5e zondag van de zomer, 19 juli 2009
Marcus 6,30-44
voltooide pastorale
Inleiding
Ondanks de liquidatie van Johannes de Doper door Herodes (6:14-29) gaat de uizending van het evangelie voort en komt zelfs tot voltooiing. Jezus ontfermt zich over de kudde, die dwaalt als schapen zonder herder. In de woestijn wordt brood gebroken en dat maakt het tot een feestmaal in het groene gras. Ook blijft er een twaalfvoudige volheid over om vanuit Israel naar de wereld te dragen.
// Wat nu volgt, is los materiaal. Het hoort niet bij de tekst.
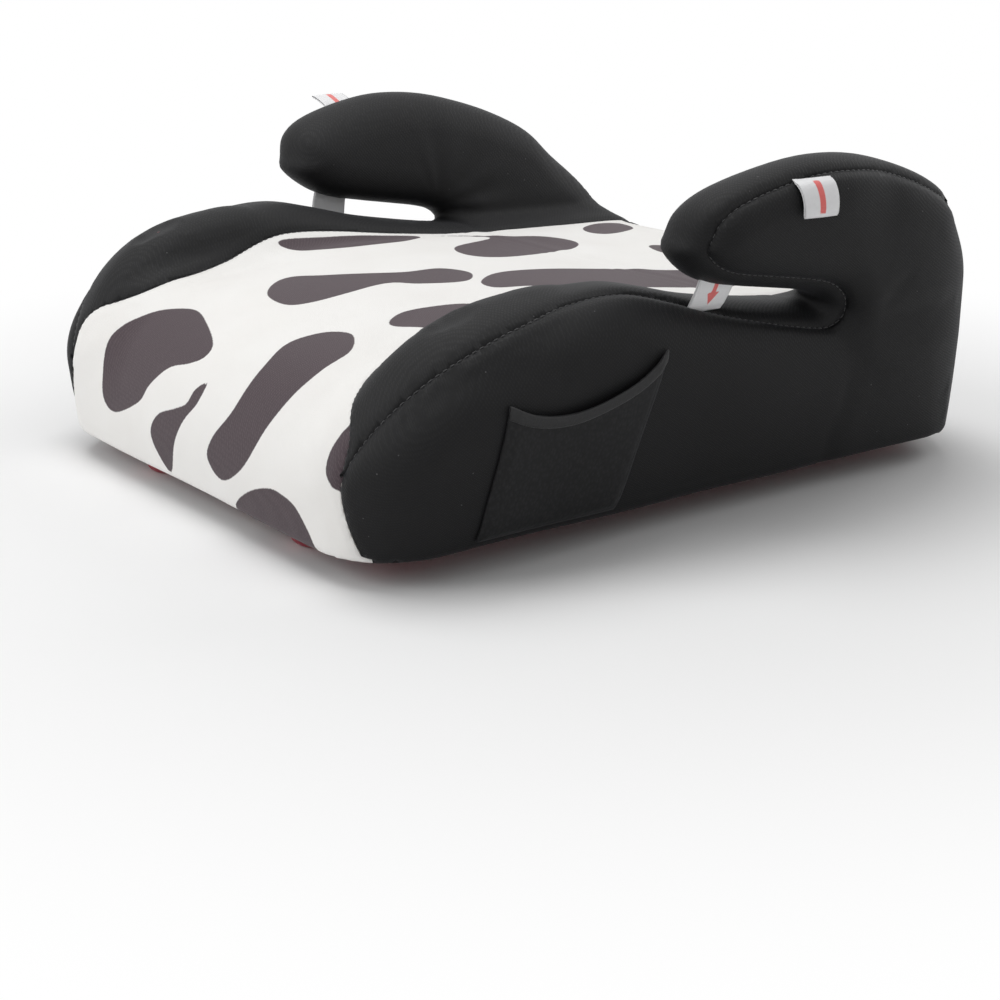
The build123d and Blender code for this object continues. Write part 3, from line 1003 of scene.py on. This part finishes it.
band_u, band_v = [g.ravel() for g in np.meshgrid(np.linspace(0, 1, 81), np.linspace(0, 1, 9),
                                                 indexing="ij")]
top_v = 1.0 - 0.085 * (1 - band_v)
y, z = pocket_place(band_u, top_v)
band_stand = 0.0024 + 0.0012 * np.sin(np.pi * band_u) + 0.0006 * np.sin(np.pi * band_v)
band_stand = band_stand - 0.0013 * (1 - np.minimum(ramp(band_u, 0, 0.05), ramp(band_u, 1, 0.95)))
band_points, _ = side_surface(y, z, band_stand)

pockets, bindings = [], []
for side, flip in (("left", False), ("right", True)):
    sheet_p, sheet_f = pocket_points, grid_faces(nu, nv)
    band_p, band_f = band_points, grid_faces(81, 9)
    if flip:
        sheet_p, sheet_f = mirrored(sheet_p, sheet_f)
        band_p, band_f = mirrored(band_p, band_f)
    pocket = new_piece("pocket_pouch_" + side, sheet_p, sheet_f, "pocket_" + side)
    keep_number(pocket, "edge_distance", np.minimum(np.minimum(u, 1 - u) * 0.08, v * 0.06))
    thicken(pocket, 0.0009, 1.0)
    pockets.append(pocket)
    band = new_piece("pocket_band_" + side, band_p, band_f, "pocket_binding_" + side)
    thicken(band, 0.0009, 0.0)
    bindings.append(band)
print("pockets:", [p.name for p in pockets])

# %% Pocket finishes
pocket_knit = Finish("ribbed_pocket_knit", (0.007, 0.007, 0.0075), 0.62, Sheen_Weight=0.07,
                     Sheen_Roughness=0.4, Specular_IOR_Level=0.26)
pocket_knit.shader.inputs["Sheen Tint"].default_value = (0.55, 0.57, 0.62, 1)
mesh_cells = pocket_knit.cells(620, pocket_knit.turned((0, 0, 0), (0.6, 1, 0.7)))
ribs = pocket_knit.waves(pocket_knit.turned((0.9, 0, 0), (0, 1, 1)), 190, 0.6)
pocket_knit.add_relief(pocket_knit.maths("ADD", mesh_cells, ribs), 0.0002, 0.6)
pocket_knit.colour(pocket_knit.blend(pocket_knit.between(mesh_cells, 0.1, 0.6),
                                     (0.0120, 0.0120, 0.0130), (0.0045, 0.0045, 0.0050)))
binding_knit = Finish("bound_edge_knit", (0.007, 0.007, 0.0075), 0.7, Sheen_Weight=0.1,
                      Sheen_Roughness=0.4)
binding_knit.add_relief(binding_knit.noise(900, 3), 0.0003, 0.8)
binding_knit.colour(binding_knit.blend(binding_knit.noise(300, 2), (0.0055, 0.0055, 0.0060),
                                       (0.0105, 0.0105, 0.0115)))
for piece in pockets:
    dress(piece, pocket_knit)
for piece in bindings:
    dress(piece, binding_knit)
print("pocket finishes done")

# %% [markdown]
# Thread is what makes a seam look sewn. Each stitch is a short rounded strand that dives into the
# cloth at both ends. The stitches follow the chain of points where two panels meet, one every
# three and a half millimetres, so they stay on the seam whatever its curve.

# %% Chains of points along the seams
def chains_between(first, second):
    """Ordered runs of points shared by two panels."""
    def sides(number):
        """All the edges of one panel."""
        chosen = fine_quads[region == number]
        pairs = np.concatenate([chosen[:, [i, (i + 1) % 4]] for i in range(4)])
        return {tuple(sorted(map(int, e))) for e in pairs}
    shared = sides(first) & sides(second)
    link = {}
    for a, b in shared:
        link.setdefault(a, []).append(b)
        link.setdefault(b, []).append(a)
    seen, runs = set(), []
    ends = [a for a, n in link.items() if len(n) == 1] + list(link)
    for start in ends:
        if start in seen:
            continue
        run, at = [start], start
        seen.add(start)
        while True:
            onward = [b for b in link[at] if b not in seen]
            if not onward:
                break
            at = onward[0]
            seen.add(at)
            run.append(at)
        if len(run) > 8:
            runs.append(run)
    return runs


def even_run(run, spacing):
    """Evenly spaced points with directions along a smoothed chain."""
    p, n = skin_points[run], normals[run]
    for _ in range(6):
        p[1:-1] = 0.5 * p[1:-1] + 0.25 * (p[:-2] + p[2:])
    far = np.concatenate([[0], np.cumsum(np.linalg.norm(np.diff(p, axis=0), axis=1))])
    at = np.arange(spacing, far[-1] - spacing, spacing)
    place = np.stack([np.interp(at, far, p[:, k]) for k in range(3)], 1)
    ahead = np.stack([np.interp(at + 0.0012, far, p[:, k]) for k in range(3)], 1) - place
    up = np.stack([np.interp(at, far, n[:, k]) for k in range(3)], 1)
    return place, ahead / np.linalg.norm(ahead, axis=1)[:, None], up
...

Deze voltooiing van het apostolaat is dus nog maar een voorlopige.
Vertaling
30Dan komen de uitgezondenen (weer) samen bij Jezus.
En zij brachten hem bericht over alles,
zowel wat zij gedaan, als wat zij geleerd hadden.
31Hij zegt tot hen:
Komen jullie afzonderlijk toch mee naar een eenzame plek
om enigszins tot rust te komen.
Want het was een komen en gaan
van velen die daar waren.
En ze hadden zelfs geen gelegenheid om te eten.
32Per schip vertrokken ze naar een eenzame, afgezonderde plaats.
33Omdat zij hen zagen heengaan, beseften velen (het)
en te voet liepen ze uit alle steden daarheen
en kwamen er vóór hen.
34Toen hij uitstapte zag hij een grote menigte
en hij werd met erbarmen over hen bewogen,
want zij waren als schapen, die geen herder hebben.
En hij begon hun veel te leren.
35Toen het al laat geworden was,
kwamen zijn leerlingen naar hem toe en zeiden:
Het is hier een woeste, eenzame plaats en het is al laat;
36laat hen toch heengaan,
dat zij in de velden en de dorpen van de omtrek
hun eigen inkopen doen om iets te kunnen eten.
37Maar Jezus antwoordde en zei tot hen:
Geven jullie hun te eten
Zij zeggen hem:
Zullen wij er dan op uitgaan
om voor tweehonderd denariën brood te kopen,
zodat we hun te eten zullen geven?
38Maar hij zegt hun:
Hoeveel broden hebben jullie?
Ga dat bezien!
En dat wetende zeggen ze:
Vijf en twee vissen.
39Hij gebood hun allen zich neer te leggen
voor een feestmaal, ja een feestmaal in het groene gras. .
40En zij gingen zitten in groepen van honderd en vijftig.
41Hij nam dan de vijf broden en de twee vissen,
en opziende naar de hemel, dankte hij en brak de broden
en gaf ze aan zijn leerlingen om ze hun voor te zetten
en de twee vissen verdeelde hij over allen.
42Zij aten allen en werden verzadigd.
43Aan brokken raapten ze
een volheid van twaalf draagmanden op,
ook van de vissen.
44En die van de broden gegeten hadden waren vijfduizend man.